Vous, grand-es patron-nes de médias, directeurs et directrices de rédaction, animateurs et animatrices, chroniqueur-ses et journalistes qui acceptez de recevoir ces personnes ad nauseum, êtes complices de la pire des idéologies. Vous la portez, la banalisez, la sublimez, la valorisez, l’encouragez.

Nous ne pouvons rester les bras croisés face à cette perversion de notre métier et à la surenchère actuelle. Nous continuerons à porter nos valeurs, fussent-elles plus difficiles à faire entendre du fait de la puissance de frappe de certains médias mainstream. Mais aujourd’hui existent heureusement en France un certain nombre de grands médias indépendants qui ont fait ce choix d’être socialement et humainement engagés, et nous les en remercions.

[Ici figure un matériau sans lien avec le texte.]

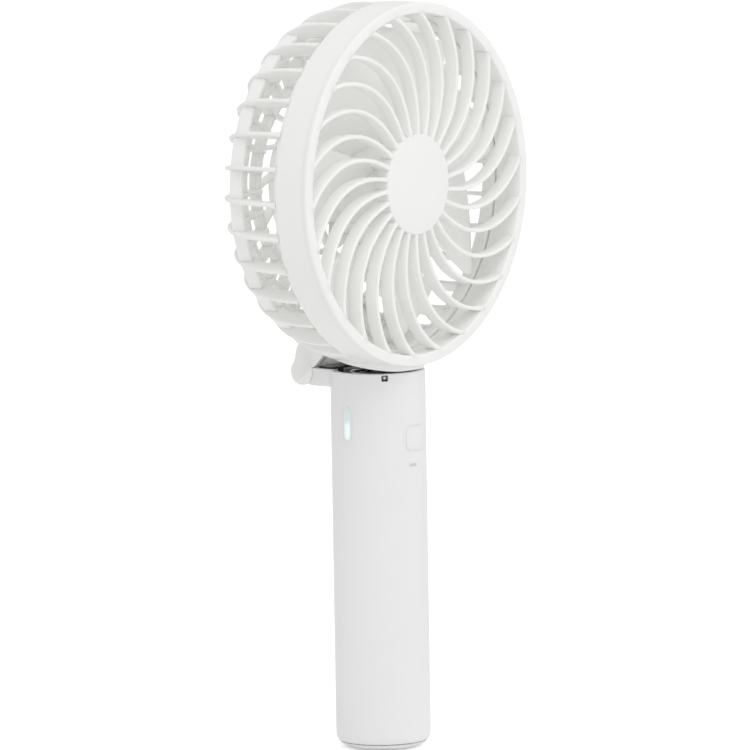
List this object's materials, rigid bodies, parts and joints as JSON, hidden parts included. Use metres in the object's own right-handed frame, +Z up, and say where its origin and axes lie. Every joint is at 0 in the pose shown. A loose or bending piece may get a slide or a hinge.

Nous, journalistes, sommes très au clair sur nos combats : la haine, l’exclusion, les discriminations tuent. Les mensonges portés par vos champions instillent un climat aussi anxiogène que dangereux dans l’agenda politique et polarisent les opinions de manière dramatique.

Nous, journalistes promoteurices des droits humains, combattrons ces idées rances et dangereuses.

Nous, journalistes promoteurices des droits humains, ne nous tairons pas.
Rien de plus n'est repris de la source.